Contrairement aux habitants de Donetsk, Kharkiv et Odessa, le 24 février, les Moscovites n’ont pas entendu d’explosions dans leur ville. Les citoyens russes ont appris le déclenchement de la guerre, que le porte-parole du ministère des Affaires étrangères a décrit comme “une tentative d’empêcher une guerre mondiale”, par les informations.
Le porte-parole du président, Dmitri Peskov, s’est montré confiant que « les Russes soutiendront l’opération en Ukraine tout comme ils ont soutenu la reconnaissance de la DNR et de la LNR », se référant aux Républiques populaires de Donetsk et Louhansk. Mais le soir du premier jour de la guerre, plusieurs milliers de Moscovites se sont rassemblés rue Tverskaya pour exprimer leur désaccord avec lui. La police a bloqué la place Pouchkine, mais les gens se sont déplacés en foule assez dense le long des boulevards, de Tverskaya et des ruelles environnantes. Les jeunes visages prédominaient.
Les mêmes jeunes visages prévalaient il y a dix ans sur la place Bolotnaïa et l’avenue Sakharov lors des manifestations anti-Poutine de 2011-2012. Mais l’atmosphère a radicalement changé au fil des ans. En 2012, les « citoyens en colère » étaient fiers de leur « créativité » débordante : des centaines de slogans, banderoles et chants. Leurs auteurs rivalisaient d’esprit. Maintenant, les gens se déplaçaient pour la plupart en silence. Ils scandaient un seul slogan : « Non à la guerre ! Au moins 955 personnes ont été interpellées dans la soirée.
Il n’y avait pas autant de manifestants que lors des plus grands rassemblements de ces dernières années, mais pas aussi peu qu’on pourrait s’y attendre un jeudi soir, le premier jour de la guerre, alors que la confusion et la dépression régnaient partout. Mais la plupart de ces gens étaient, sinon des manifestants endurcis, d’une manière ou d’une autre une partie du milieu de l’opposition. La classe moyenne politisée est, comme on pouvait s’y attendre, insatisfaite des mouvements radicaux des dirigeants du pays. Mais qu’en est-il de la grande majorité des Russes qui ne sont pas impliqués dans ce mouvement anti-guerre ? J’ai parlé à certains d’entre eux.

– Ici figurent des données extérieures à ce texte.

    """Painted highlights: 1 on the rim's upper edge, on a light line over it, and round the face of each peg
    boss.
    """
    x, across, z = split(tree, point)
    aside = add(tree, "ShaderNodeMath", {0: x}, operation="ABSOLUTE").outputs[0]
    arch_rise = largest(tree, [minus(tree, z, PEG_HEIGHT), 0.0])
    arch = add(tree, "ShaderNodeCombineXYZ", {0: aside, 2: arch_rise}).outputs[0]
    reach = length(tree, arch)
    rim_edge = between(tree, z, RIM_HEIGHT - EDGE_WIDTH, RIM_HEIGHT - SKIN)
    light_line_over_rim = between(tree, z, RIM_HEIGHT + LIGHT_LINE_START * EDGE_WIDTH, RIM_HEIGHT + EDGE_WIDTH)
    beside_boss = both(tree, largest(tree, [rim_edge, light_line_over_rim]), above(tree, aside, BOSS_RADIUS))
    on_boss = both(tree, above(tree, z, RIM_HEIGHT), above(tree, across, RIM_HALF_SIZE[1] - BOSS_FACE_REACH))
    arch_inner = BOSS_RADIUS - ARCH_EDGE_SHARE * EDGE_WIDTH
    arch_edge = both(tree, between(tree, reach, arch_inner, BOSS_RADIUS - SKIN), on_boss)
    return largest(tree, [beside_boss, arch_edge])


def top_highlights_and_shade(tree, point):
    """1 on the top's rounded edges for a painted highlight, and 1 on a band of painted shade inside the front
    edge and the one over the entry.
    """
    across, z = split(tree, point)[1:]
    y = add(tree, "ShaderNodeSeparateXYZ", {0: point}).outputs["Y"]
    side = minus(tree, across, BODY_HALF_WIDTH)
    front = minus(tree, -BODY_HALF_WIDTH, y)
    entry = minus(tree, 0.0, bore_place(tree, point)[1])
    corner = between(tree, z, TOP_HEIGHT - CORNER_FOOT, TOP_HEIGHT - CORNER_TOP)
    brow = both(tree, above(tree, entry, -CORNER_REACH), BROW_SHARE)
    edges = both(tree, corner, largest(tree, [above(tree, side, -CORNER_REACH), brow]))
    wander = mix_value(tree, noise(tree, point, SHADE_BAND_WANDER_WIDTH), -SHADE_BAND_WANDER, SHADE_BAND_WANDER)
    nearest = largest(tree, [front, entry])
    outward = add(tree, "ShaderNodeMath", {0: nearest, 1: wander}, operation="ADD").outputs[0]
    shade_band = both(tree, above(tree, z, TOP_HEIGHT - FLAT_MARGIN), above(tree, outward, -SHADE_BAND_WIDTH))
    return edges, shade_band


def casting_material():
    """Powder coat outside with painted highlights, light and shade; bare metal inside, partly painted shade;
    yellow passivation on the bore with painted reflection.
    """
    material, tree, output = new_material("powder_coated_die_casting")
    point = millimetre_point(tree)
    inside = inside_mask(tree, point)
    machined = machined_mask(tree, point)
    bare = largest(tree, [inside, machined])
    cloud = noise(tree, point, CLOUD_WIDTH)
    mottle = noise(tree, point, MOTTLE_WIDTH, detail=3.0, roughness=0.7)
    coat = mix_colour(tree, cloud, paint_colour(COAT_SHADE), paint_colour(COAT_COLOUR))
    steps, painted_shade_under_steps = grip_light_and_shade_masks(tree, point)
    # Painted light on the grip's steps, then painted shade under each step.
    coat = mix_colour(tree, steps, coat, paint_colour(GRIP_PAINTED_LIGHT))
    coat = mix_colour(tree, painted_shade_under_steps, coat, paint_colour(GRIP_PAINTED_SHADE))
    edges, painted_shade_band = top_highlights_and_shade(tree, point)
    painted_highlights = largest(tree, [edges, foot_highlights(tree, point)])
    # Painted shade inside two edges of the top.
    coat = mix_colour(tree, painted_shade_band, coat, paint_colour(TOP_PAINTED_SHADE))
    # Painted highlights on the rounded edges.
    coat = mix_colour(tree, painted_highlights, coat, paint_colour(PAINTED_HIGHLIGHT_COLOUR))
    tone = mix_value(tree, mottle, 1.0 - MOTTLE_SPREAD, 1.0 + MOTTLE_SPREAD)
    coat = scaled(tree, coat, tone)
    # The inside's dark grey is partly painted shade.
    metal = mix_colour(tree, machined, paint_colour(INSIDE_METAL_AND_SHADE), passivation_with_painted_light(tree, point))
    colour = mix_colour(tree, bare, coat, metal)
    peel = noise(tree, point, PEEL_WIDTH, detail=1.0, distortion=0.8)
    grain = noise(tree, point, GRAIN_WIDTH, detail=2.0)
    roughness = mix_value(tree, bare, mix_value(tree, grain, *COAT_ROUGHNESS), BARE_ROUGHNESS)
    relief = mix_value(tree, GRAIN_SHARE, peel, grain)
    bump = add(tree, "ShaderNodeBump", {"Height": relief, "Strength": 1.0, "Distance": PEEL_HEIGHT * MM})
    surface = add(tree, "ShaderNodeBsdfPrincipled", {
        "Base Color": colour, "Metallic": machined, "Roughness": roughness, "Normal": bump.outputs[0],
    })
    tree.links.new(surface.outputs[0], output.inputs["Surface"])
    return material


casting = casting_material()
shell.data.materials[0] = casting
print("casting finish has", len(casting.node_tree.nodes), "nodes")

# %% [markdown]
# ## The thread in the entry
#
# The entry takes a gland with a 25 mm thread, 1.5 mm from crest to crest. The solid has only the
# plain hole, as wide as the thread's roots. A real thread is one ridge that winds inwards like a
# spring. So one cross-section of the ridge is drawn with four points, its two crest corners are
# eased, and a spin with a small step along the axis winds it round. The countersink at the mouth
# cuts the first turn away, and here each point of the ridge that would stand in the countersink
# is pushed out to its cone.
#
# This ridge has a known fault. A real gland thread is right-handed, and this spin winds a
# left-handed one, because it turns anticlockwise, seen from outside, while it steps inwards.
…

« Bien sûr que je suis contre la guerre », dit une mère marchant avec ses enfants dans le parc Tagansky. « Qui a besoin de la guerre ? J’ai beaucoup de peine pour les gens. J’ai pleuré toute la journée aujourd’hui. J’ai peur pour mes enfants. Qu’est-ce qui va leur arriver?”
Pendant ce temps, ses deux enfants, qui semblent avoir environ six et huit ans, courent joyeusement autour de nous. Mais à un moment donné, le garçon s’arrête, se blottit contre sa mère et demande : « Maman, Snoop peut-il devenir un chien d’assistance pour qu’il puisse nous protéger ?

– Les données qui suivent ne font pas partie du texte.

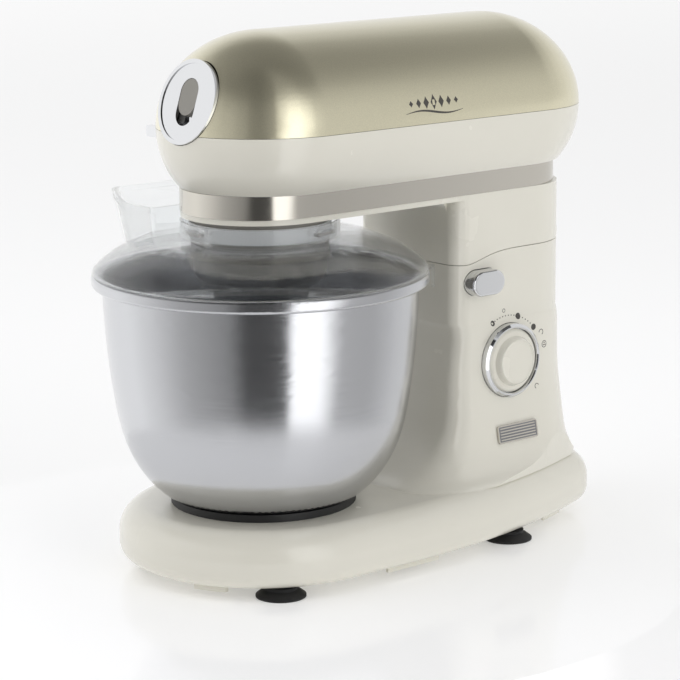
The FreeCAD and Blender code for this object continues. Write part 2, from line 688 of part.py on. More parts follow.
def lower_bar(inset, z_low, z_high):
    """Solid inside the lower shell's outer (inset 0) or inner surface."""
    half_w = head_half_w - lower_centre_x - inset
    drop = lower_drop - inset
    x_low = lower_centre_x + half_w * math.sqrt(1 - ((seam_z - z_low) / drop) ** 2)
    arc, side, end = ellipse_arc(lower_centre_x, half_w, -drop, x_low)
    return dome_bar(half_section(arc, side, end, z_high))


def cap_frame():
    """Unit vectors of the front cap: out of the nose, and up along its face."""
    tilt = math.radians(cap_tilt_deg)
    out = Vector(0, -math.cos(tilt), math.sin(tilt))
    up = Vector(0, math.sin(tilt), math.cos(tilt))
    return out, up


def cap_bore(r, depth_out, depth_in):
    out, up = cap_frame()
    base = Vector(0, cap_centre_y, cap_centre_z) - out * depth_in
    return Part.makeCylinder(r, depth_in + depth_out, base, out)


def top_shell():
    shell = top_dome(0, seam_z).cut(top_dome(wall, seam_z - 5))
    return shell.cut(cap_bore(cap_r + fit_gap, 20, 24))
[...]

J’ai marché de la place Taganskaya au monastère Pokrovsky près d’Abelmanovskaya Zastava. J’ai approché toutes sortes de gens : des jeunes filles, des mamies vendant des fleurs, des ouvriers en gilets jaunes municipaux et des pèlerins allant adorer Sainte Matrona de Moscou. J’ai posé quelques questions simples. Presque tout le monde a facilement répondu. Il y avait ceux qui venaient vers moi eux-mêmes. Beaucoup ont parlé à la hâte, comme s’ils rompaient enfin un vœu de silence.
“Très mauvais!” dirent deux filles d’environ dix-huit ans. “Très mauvais!”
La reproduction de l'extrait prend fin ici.